И она ушла. Нахмурясь, Антоний спросил себя, уходить ему или остаться. И решил уйти. Завтра вечером он устроит банкет в ее честь. Странная малышка! Похожа на тех девиц, которые морят себя голодом как раз в том возрасте, когда надо хорошо питаться. Но они анемичные, слабые существа, а Клеопатра очень сильная. Интересно, вдруг подумал он весело, как Октавиан справляется с дочерью Фульвии от Клодия? Вот тощая девица! Мяса на ней не больше, чем на комаре.
На следующий день вновь принесли приглашение от Клеопатры отобедать у нее вечером. Антоний собирался отправиться на агору вершить суд, зная, что царица больше не появится там. Его друзья отказались от завтрака, переев всяких чудес у Клеопатры, а он, быстро проглотив немного хлеба с медом, пришел на агору раньше, чем тяжущиеся стороны ожидали его увидеть. Часть его существа все еще метала громы и молнии по поводу того, что их разговор за обедом пошел не в том направлении. Они так и не коснулись вопроса, помогала ли она Кассию. Надо подождать день-два, но то, что она явно не напугана, — это плохой знак.
Когда он вернулся во дворец губернатора, чтобы помыться и побриться — подготовиться к вечернему приему на «Филопаторе», в спальне его ожидала Глафира.
— Вчера вечером меня не приглашали? — спросила она тонким голосом.
— Не приглашали.
— И в этот вечер не пригласили?
— Нет.
— А если написать царице письмо с сообщением, что во мне течет царская кровь и я твоя гостья в Тарсе? Если я это сделаю, она, конечно, включит меня в число приглашенных.
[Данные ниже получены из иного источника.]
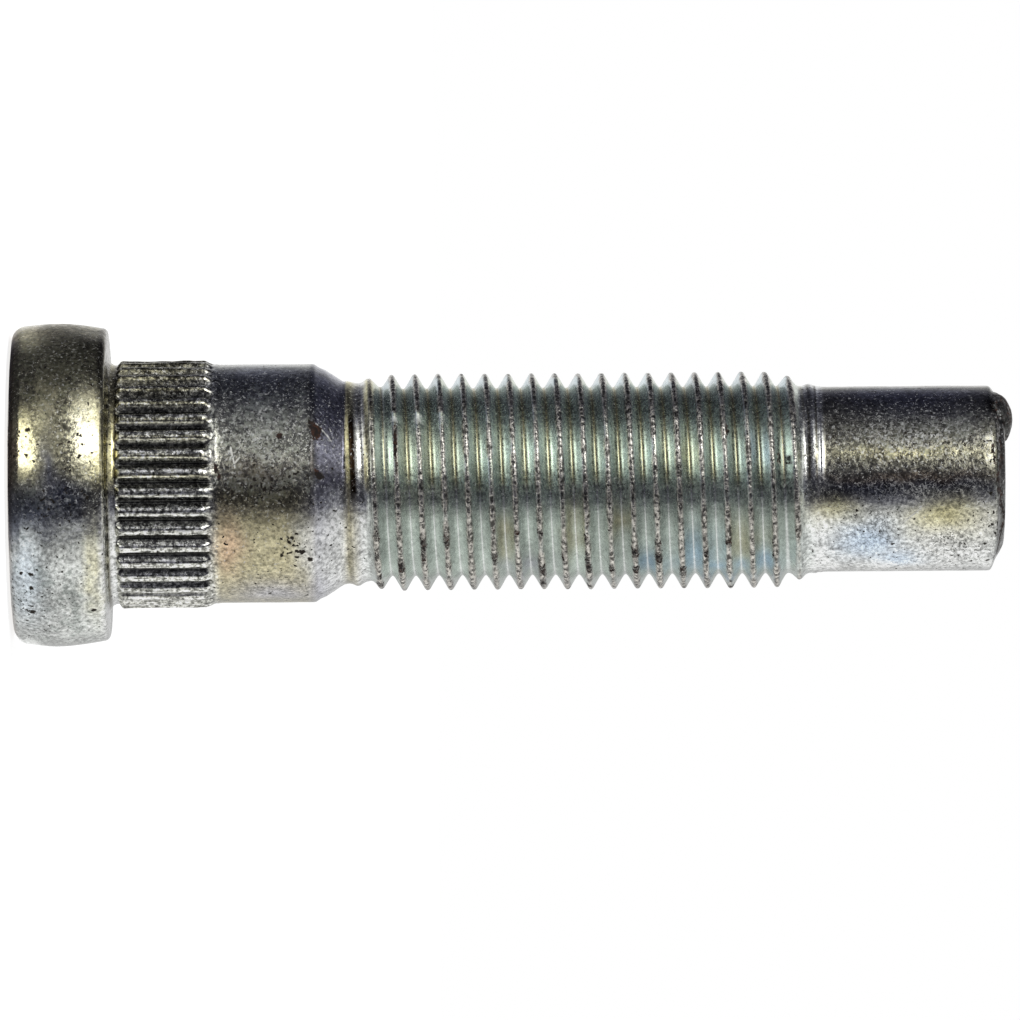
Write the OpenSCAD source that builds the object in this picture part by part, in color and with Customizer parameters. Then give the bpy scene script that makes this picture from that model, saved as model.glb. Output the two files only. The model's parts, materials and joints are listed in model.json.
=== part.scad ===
// Wheel stud, forged and thread-rolled from one bar: a round head, a serrated collar that is pressed
// into the hub, a plain shoulder, a right-hand thread for the wheel nut and a plain point that guides it on.
// Millimetres. It stands on its head: +Z runs along its axis, from the head's end face at Z = 0 to the tip.

/* [Head] */
// Greatest diameter of the head, at the crown of its rim
head_d = 20.78; // [19:0.02:26]
// Height of the head, from its end face to the face that bears on the hub
head_h = 6.3; // [4:0.1:10]
// Diameter of the flat middle of the end face, which the stud stands on
head_flat_d = 9; // [6:0.5:14]
// How far the end face falls away between its flat middle and its corner
head_dome = 0.2; // [0.05:0.05:0.6]
// Radius of the corner between the end face and the rim
head_corner_r = 0.9; // [0.3:0.1:1.5]
// How far the rim's ends lie inside its crown, on the radius
rim_crown = 0.38; // [0.1:0.02:0.8]
// Chamfer of the edge between the rim and the bearing face
head_edge = 0.12; // [0.05:0.01:0.4]
// Radius of the fillet between the bearing face and the collar
fillet_r = 0.6; // [0.3:0.1:1]

/* [Collar] */
// Diameter of the plain shoulder, which is also the blank that the serrations are rolled in
shoulder_d = 15.33; // [14.6:0.01:16]
// Length of the plain shoulder
shoulder_l = 6.58; // [2:0.05:15]
// Length of the serrated part
serration_l = 6.3; // [3:0.1:12]
// Number of teeth round the serrated part
tooth_count = 39; // [24:1:48]
// Height of a tooth's crest above the shoulder, on the radius
tooth_h = 0.285; // [0.1:0.005:0.4]
// Depth of a groove below the shoulder, on the radius
groove_depth = 0.16; // [0.05:0.01:0.4]
// Width of a groove at the crests of its teeth
groove_w = 0.72; // [0.4:0.01:0.8]
// Length over which a tooth rises on the head's side
tooth_run_in = 0.3; // [0.1:0.05:1]
// Length over which a tooth falls on the shoulder's side
tooth_run_out = 0.7; // [0.1:0.05:1.2]

/* [Thread] */
// Length of the cone between the shoulder and the neck
cone_l = 1.87; // [1:0.05:4]
// Diameter of the neck before the thread
neck_d = 13; // [12.6:0.05:13.6]
// Length of the neck
neck_l = 0.9; // [0.3:0.05:3]
// Diameter over the thread's crests
thread_d = 13.93; // [13.7:0.01:14.2]
// Pitch of the thread, one start, right-hand
pitch = 1.5; // [1.4:0.05:2]
// Depth of the thread, on the radius
thread_depth = 0.955; // [0.5:0.005:1]
// Width of the flat on a crest
crest_flat = 0.24; // [0.1:0.01:0.24]
// Length from the neck to the end of the thread
thread_l = 29; // [12:0.05:40]
// Length over which the thread rises to its full depth, after the neck
thread_run_in = 2.67; // [1:0.01:4]
// Length over which the thread fades out before the point
thread_run_out = 2.4; // [1:0.05:4]

/* [Point] */
// Diameter of the plain point
point_d = 11.91; // [11:0.01:12]
// Length of the plain point
point_l = 11.55; // [4:0.05:20]
// Radius of the point's edge
point_edge_r = 0.45; // [0.2:0.05:1]

/* [Sheared tip] */
// Diameter of the sheared face
tip_d = 9.9; // [8:0.1:10.2]
// Height of the sheared face above the point's end
tip_h = 0.6; // [0.2:0.05:1.5]
// Distance of the sheared face's centre from the axis, towards -X
tip_offset = 0.4; // [0:0.05:0.5]
// Radius of the ball-shaped lobe on the sheared face
lobe_r = 2; // [1:0.1:2.1]
// Height of the lobe above the sheared face
lobe_h = 0.74; // [0.2:0.02:1.5]
// Distance of the lobe's centre from the axis, towards -X
lobe_offset = 3.75; // [2:0.05:3.8]

/* [Detail] */
// Steps of the thread in one turn
turn_steps = 36; // [24:2:40]
// Steps in each rounded corner of the turned outline
corner_steps = 5; // [3:1:10]
// Steps in the crowned rim of the head
rim_steps = 8; // [4:2:16]

/* [Hidden] */

ZINC = [0.66, 0.66, 0.6];
// Half of the angle between the flanks of the thread
FLANK_ANGLE = 30;
// Direction of the thread's crest where the full thread begins, and how far that place is past the neck
CREST_ANGLE = 0;
CREST_START = -0.28;
// Direction of the first groove, square to the lobe
GROOVE_ANGLE = -90.5;
// Depth to which one shape is sunk into the next
SINK = 0.1;
// Part of the full thread depth that is left at the two ends of the ridge, under the turned body's surface
END_HEIGHT = 0.03;

// Places along the axis
collar_z = head_h + fillet_r;
tooth_foot_z = collar_z + tooth_run_in / 4;
serration_end_z = collar_z + serration_l;
shoulder_end_z = serration_end_z + shoulder_l;
neck_z = shoulder_end_z + cone_l;
thread_z = neck_z + neck_l;
point_z = thread_z + thread_l;
point_end_z = point_z + point_l;
tip_z = point_end_z + tip_h;

shoulder_r = shoulder_d / 2;
groove_r = shoulder_r - groove_depth;
tooth_r = shoulder_r + tooth_h;
core_r = thread_d / 2 - thread_depth;
point_r = point_d / 2;

// Points of an arc round [cx, cz], from one angle to another
function arc(cx, cz, r, from, to, steps) =
    [for (i = [0:steps]) let (a = from + (to - from) * i / steps) [cx + r * cos(a), cz + r * sin(a)]];

// Radius of the crowned rim at a height: its sagitta is rim_crown at half of the head's height
function rim_radius(z) = head_d / 2 - rim_crown * pow(2 * z / head_h - 1, 2);

// Outline of the head: the end face, the rounded corner, the crowned rim and the bearing face
function head_outline() =
    let (corner_z = head_dome + head_corner_r,
         rim_low_r = rim_radius(corner_z),
         rim_top_z = head_h - head_edge)
    concat(
        [[0, 0], [head_flat_d / 2, 0]],
        arc(rim_low_r - head_corner_r, corner_z, head_corner_r, -90, 0, corner_steps),
        [for (i = [1:rim_steps])
            let (z = corner_z + (rim_top_z - corner_z) * i / rim_steps) [rim_radius(z), z]],
        [[rim_radius(head_h) - head_edge, head_h]]
    );

// Outline of the collar and the shoulder, with the band of the grooves turned down to their depth
function collar_outline() =
    concat(
        arc(shoulder_r + fillet_r, collar_z, fillet_r, 270, 180, corner_steps),
        [[shoulder_r, collar_z + tooth_run_in / 2],
         [groove_r, collar_z + tooth_run_in],
         [groove_r, serration_end_z - tooth_run_out / 2],
         [shoulder_r, serration_end_z - tooth_run_out / 4],
         [shoulder_r, shoulder_end_z]]
    );

// Outline of the cone, the neck, the thread's core and the plain point
function shank_outline() =
    concat(
        [[neck_d / 2, neck_z], [neck_d / 2, thread_z - SINK], [core_r, thread_z + SINK],
         [core_r, point_z - SINK], [point_r, point_z]],
        arc(point_r - point_edge_r, point_end_z - point_edge_r, point_edge_r, 0, 90, corner_steps),
        [[0, point_end_z]]
    );

module turned_body() {
    rotate_extrude($fn = 120) polygon(concat(head_outline(), collar_outline(), shank_outline()));
}

// A point of the serrations' section, at a radius and an angle
function polar(r, a) = [r * cos(a), r * sin(a)];

// One groove and the tooth after it: a sunk root, two flanks and a crest with eased corners
function tooth_points(a) =
    let (step = 360 / tooth_count,
         ease = 0.3 * tooth_h,
         half_groove = groove_w / 2 / tooth_r * 180 / PI,
         crest = 1.3 * half_groove)
    [polar(groove_r - SINK, a), polar(tooth_r - ease, a + half_groove), polar(tooth_r, a + crest),
     polar(tooth_r, a + step - crest), polar(tooth_r - ease, a + step - half_groove)];

module serrations() {
    foot_r = shoulder_r - SINK;
    low_z = tooth_foot_z - SINK * (collar_z + tooth_run_in - tooth_foot_z) / tooth_h;
    high_z = serration_end_z + SINK * tooth_run_out / tooth_h;
    intersection() {
        translate([0, 0, low_z])
            linear_extrude(high_z - low_z)
                polygon([for (i = [0:tooth_count - 1])
                    each tooth_points(GROOVE_ANGLE + 360 * i / tooth_count)]);
        rotate_extrude($fn = 120)
            polygon([
                [0, low_z], [foot_r, low_z], [tooth_r, collar_z + tooth_run_in],
                [tooth_r, serration_end_z - tooth_run_out], [foot_r, high_z], [0, high_z]
            ]);
    }
}

// Part of the full thread depth that the ridge has, at a distance from its start and from its end
function ridge_height(from_start, to_end) =
    min(1, pow(max(from_start, 0) / thread_run_in, 0.6), max(to_end, 0) / thread_run_out);

// Section of the ridge: base, crest, crest, base, going up
function ridge_section(i, start_z, end_z) =
    let (z = start_z + pitch * i / turn_steps,
         a = CREST_ANGLE + 360 * (z - thread_z - CREST_START) / pitch,
         base_r = core_r - SINK,
         crest_r = base_r + (thread_depth + SINK) * max(ridge_height(z - start_z, end_z - z), END_HEIGHT),
         crest_half = crest_flat / 2,
         base_half = crest_half + (thread_depth + SINK) * tan(FLANK_ANGLE))
    [for (p = [[base_r, -base_half], [crest_r, -crest_half], [crest_r, crest_half], [base_r, base_half]])
        [p[0] * cos(a), p[0] * sin(a), z + p[1]]];

// The ridge of the thread, swept along its helix; both of its ends lie inside the turned body
module thread_ridge() {
    start_z = thread_z - pitch;
    end_z = point_z + SINK;
    steps = floor((end_z - start_z) / pitch * turn_steps);
    points = [for (i = [0:steps], p = ridge_section(i, start_z, end_z)) p];
    sides = [for (i = [0:steps - 1], k = [0:3])
        let (a = 4 * i + k, b = 4 * i + (k + 1) % 4)
        each [[a, b, b + 4], [a, b + 4, a + 4]]];
    last = 4 * steps;
    caps = [[2, 1, 0], [3, 2, 0], [last, last + 1, last + 2], [last, last + 2, last + 3]];
    polyhedron(points, concat(sides, caps), convexity = 40);
}

// The end that the cropping shear left: an offset face with a lobe at one side
module sheared_tip() {
    translate([-tip_offset, 0, point_end_z - SINK])
        cylinder(d1 = tip_d + (tip_h + SINK) / 2, d2 = tip_d, h = tip_h + SINK, $fn = 120);
    translate([-lobe_offset, 0, tip_z + lobe_h - lobe_r]) sphere(lobe_r, $fn = 64);
}

module wheel_stud() {
    color(ZINC) union() {
        turned_body();
        serrations();
        thread_ridge();
        sheared_tip();
    }
}

wheel_stud();
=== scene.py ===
"""The look of a wheel stud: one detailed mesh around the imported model, its zinc finish and a pale studio.

The stud stands on its head, with +Z along its axis. It is pictured lying, so the camera is turned by a
quarter: the picture's right is +Z and its top is -X. Sizes are in millimetres until a mesh is made.
"""
import json
import math
from itertools import product

import bpy
import numpy as np
from mathutils import Matrix, Vector


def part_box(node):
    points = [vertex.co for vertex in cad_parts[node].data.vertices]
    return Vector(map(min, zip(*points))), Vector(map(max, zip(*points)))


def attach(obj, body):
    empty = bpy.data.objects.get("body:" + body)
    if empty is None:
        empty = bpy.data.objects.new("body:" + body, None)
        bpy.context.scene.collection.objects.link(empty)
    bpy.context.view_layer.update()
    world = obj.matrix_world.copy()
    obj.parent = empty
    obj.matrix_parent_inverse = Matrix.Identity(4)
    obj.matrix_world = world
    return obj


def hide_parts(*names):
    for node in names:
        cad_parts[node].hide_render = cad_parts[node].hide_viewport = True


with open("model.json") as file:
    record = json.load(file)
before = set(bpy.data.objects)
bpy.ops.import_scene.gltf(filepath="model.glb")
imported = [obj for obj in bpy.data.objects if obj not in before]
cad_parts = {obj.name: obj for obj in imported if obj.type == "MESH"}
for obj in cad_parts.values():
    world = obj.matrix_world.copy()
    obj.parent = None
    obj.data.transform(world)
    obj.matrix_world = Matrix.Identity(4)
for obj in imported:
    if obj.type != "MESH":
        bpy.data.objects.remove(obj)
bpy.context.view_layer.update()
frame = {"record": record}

MM = 0.001
NODE = "wheel_stud"

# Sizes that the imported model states
MOUNTS = {mount["name"]: mount for mount in frame["record"]["mounts"]}


def stated(mount, size):
    return MOUNTS[mount]["dims"][size]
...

— Ты можешь написать, Глафира, — сказал Антоний, вдруг повеселев, — но это будет бесполезно. Собери свои вещи. Я отсылаю тебя обратно в Коману завтра на рассвете.
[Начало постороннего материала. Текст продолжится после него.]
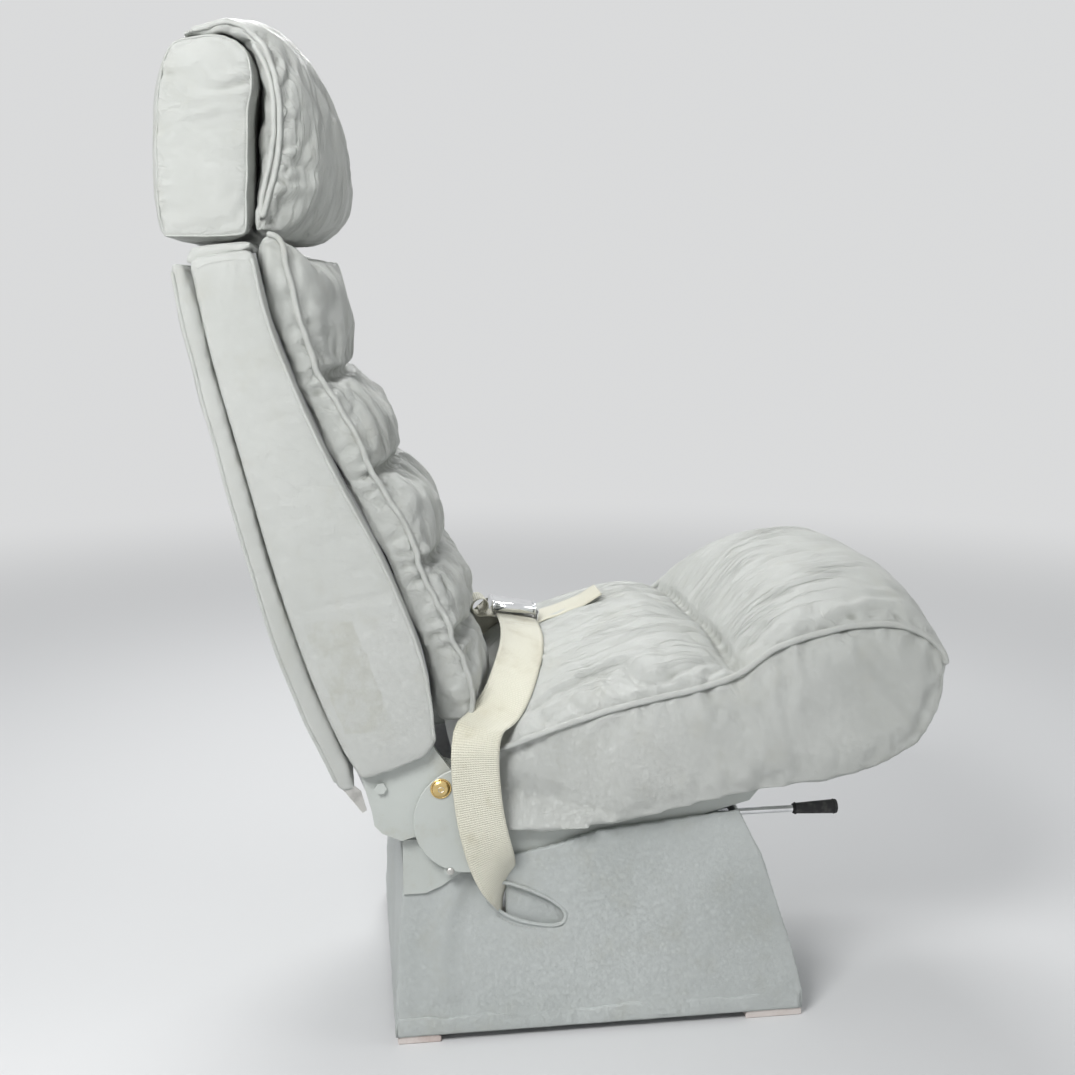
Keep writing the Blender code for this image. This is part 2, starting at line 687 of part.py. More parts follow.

Слезы полились, словно тихий дождь.
— О, перестань плакать, женщина! — воскликнул Антоний. — Ты получишь, что хочешь, но не сейчас. А если не перестанешь плакать, то ничего не получишь.
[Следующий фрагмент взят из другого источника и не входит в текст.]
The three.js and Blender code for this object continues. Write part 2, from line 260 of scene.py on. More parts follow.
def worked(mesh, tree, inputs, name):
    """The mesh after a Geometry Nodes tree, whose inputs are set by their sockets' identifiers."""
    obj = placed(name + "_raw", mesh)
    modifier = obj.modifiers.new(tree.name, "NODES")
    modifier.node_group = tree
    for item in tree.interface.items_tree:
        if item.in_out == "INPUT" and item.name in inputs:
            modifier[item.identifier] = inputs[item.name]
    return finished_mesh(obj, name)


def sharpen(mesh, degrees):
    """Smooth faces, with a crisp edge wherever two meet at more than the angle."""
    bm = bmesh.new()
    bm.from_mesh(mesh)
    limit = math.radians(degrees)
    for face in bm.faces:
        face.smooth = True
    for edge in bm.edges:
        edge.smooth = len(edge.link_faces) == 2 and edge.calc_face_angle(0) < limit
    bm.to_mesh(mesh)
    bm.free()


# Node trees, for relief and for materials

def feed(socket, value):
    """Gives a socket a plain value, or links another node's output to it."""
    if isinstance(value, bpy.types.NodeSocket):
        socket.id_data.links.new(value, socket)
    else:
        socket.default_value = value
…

Только на третий вечер, во время третьего обеда на борту «Филопатора», Антоний упомянул о Кассии. Он не задавался вопросом, как ее поварам удается придумывать новые блюда, но его друзья с восторгом поглощали все, и у них не было времени наблюдать, чем занята пара на lectus medius. Определенно не флиртуют, а вид этих роскошных девушек волнует намного больше, хотя иных гостей больше интересовали мальчики.
— Завтра тебе лучше прийти на обед во дворец губернатора, — сказал Антоний, который все три раза ел хорошо, но не показал себя обжорой. — Дай твоим поварам заслуженный отдых.
— Если ты этого хочешь, — равнодушно ответила Клеопатра.
Она едва прикасалась к еде, довольствуясь воробьиными порциями.
— Но прежде чем ты, царица, окажешь честь моему жилищу, посетив его, я думаю, мы должны прояснить вопрос о помощи, которую ты оказала Гаю Кассию.
— О помощи? О какой помощи?
— А разве четыре добротных римских легиона не помощь?
— Дорогой мой Марк Антоний, — растягивая слова, устало проговорила Клеопатра, — эти четыре легиона шли на север под началом Авла Аллиена, который, как мне сообщили, был легатом Публия Долабеллы, в то время законного губернатора Сирии. Поскольку Александрии грозили чума и голод, я была даже рада передать Аллиену четыре легиона, оставленных Цезарем. Если Аллиен решил переметнуться, когда пришел в Сирию, меня винить в этом нельзя. Флот, который я послала тебе и Октавиану, попал в сильный шторм, серьезно пострадал и вынужден был вернуться. И нигде ты не найдешь записей о том, что флот был предоставлен Гаю Кассию или что я дала ему денег, зерна или войско. Я признаю, что мой заместитель на Кипре, Серапион, посылал помощь Бруту и Кассию, но я буду рада, если Серапиона казнят. Он действовал самостоятельно, никаких приказов я ему не отдавала, а это делает его предателем Египта. Если не казнишь его ты, то это сделаю я по возвращении домой.